The output `inst_fetch_io_instruction_read_data` is generated after quarter cpu cycle, which is 1 ps, since `inst_fetch_io_instrucion_address` is signaled. However, the result generated during testing is 1 cpu cycle, 2ps.
The time interval between instruction fetching and next instrucion fetching is 1 cpu cycle, which is 4 ps. The result is different from the time generated during testing, which is 4 cpu cycles, 8 ps.
## ecall
I implement `ecall` in this [branch](https://github.com/eeeXun/ca2023-lab3/tree/ecall). And test it with the [assembly program that print `RISC-V\n`](https://github.com/sysprog21/rv32emu/blob/master/docs/syscall.md#risc-v-calling-conventions).
Initially, I add the signal `ecall_flag`, which will be turned on when instruction `ecall` is decoded, `ecall_a0`, `ecall_a1`, `ecall_a2` and `ecall_a7` to the `CPUBundle.scala`. The `ecall_a1`, `ecall_a2` and `ecall_a7` are data of register.
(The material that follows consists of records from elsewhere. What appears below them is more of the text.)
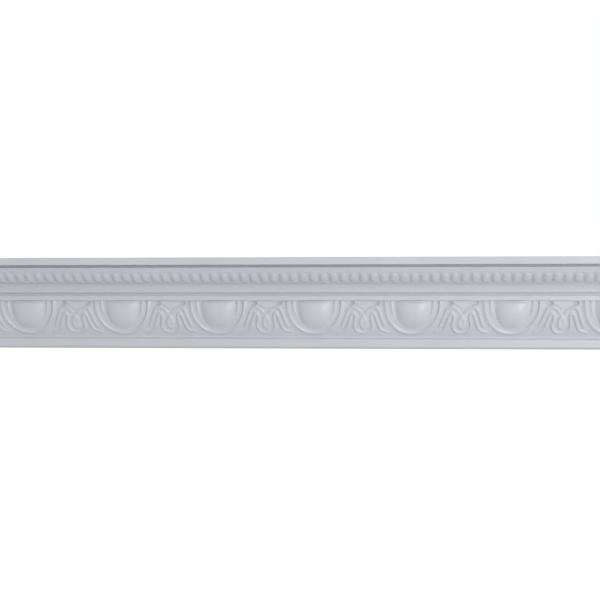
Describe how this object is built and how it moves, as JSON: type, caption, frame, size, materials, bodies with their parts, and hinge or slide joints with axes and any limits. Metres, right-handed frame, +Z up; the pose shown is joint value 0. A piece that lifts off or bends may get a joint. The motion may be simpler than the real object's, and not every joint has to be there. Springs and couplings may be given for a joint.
{
  "type": "cornice moulding",
  "caption": "Straight length of moulded cornice with a bead row over a cove and an ovolo carved with eggs, husks and leaves; flat wall and ceiling seats.",
  "frame": {"origin": "the middle of the flat wall seat, halfway along the length", "axes": "+X along the length to the right as seen from the room, +Y into the wall, +Z up to the ceiling"},
  "size_m": [0.692, 0.064, 0.101],
  "materials": {
    "moulded_pvc": "satin moulded white"
  },
  "bodies": {
    "root": {"cove_moulding": "moulded_pvc"}
  },
  "joints": []
}
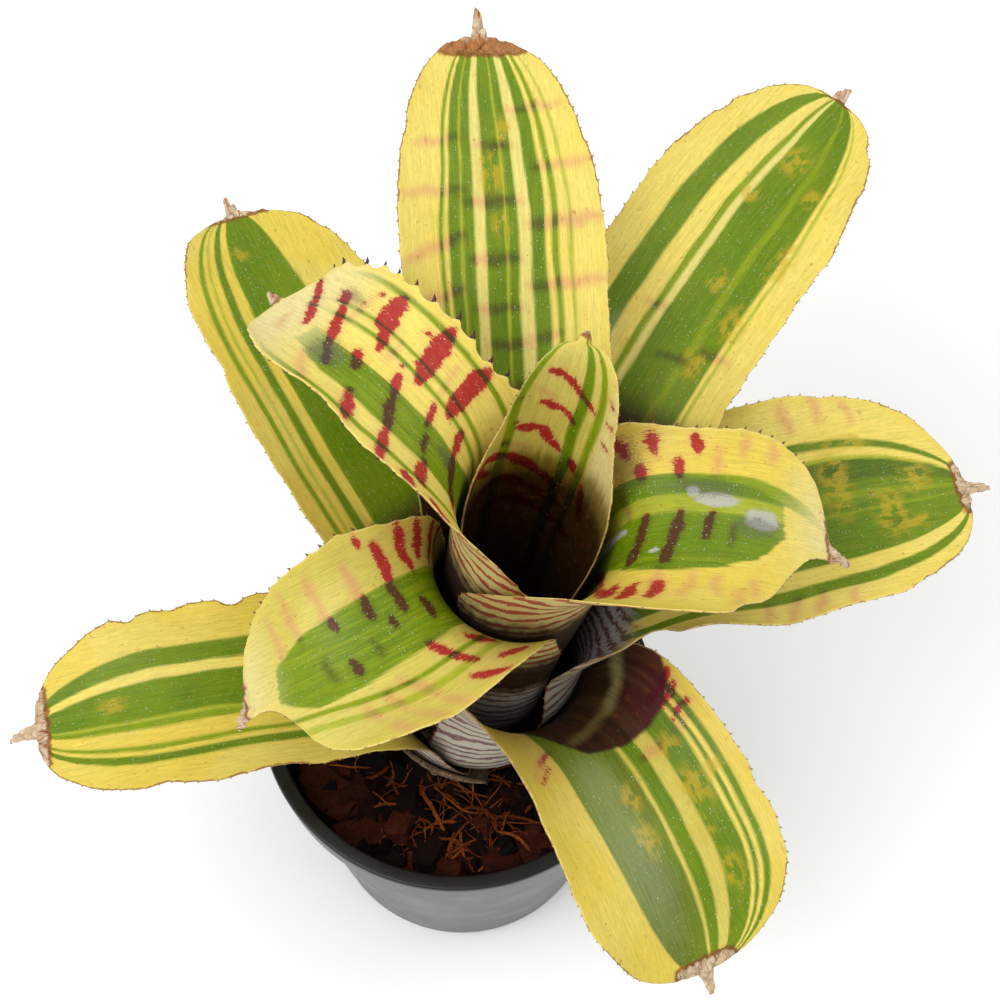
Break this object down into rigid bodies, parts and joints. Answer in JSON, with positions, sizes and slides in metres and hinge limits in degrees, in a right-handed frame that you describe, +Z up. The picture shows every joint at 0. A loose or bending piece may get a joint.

In `verilog/verilator/sim_main.cpp`, `Simulator.run` function, I check if `top->io_ecall_flag` is true. If it is true, then I check `top->io_ecall_a7` code. Then I compare it with [system call number](https://github.com/sysprog21/rv32emu/blob/master/docs/syscall.md#newlib-integration). If the code is write, then I get the data from `memory->read` function with starting address `top->io_ecall_a1` and length `top->io_ecall_a2`.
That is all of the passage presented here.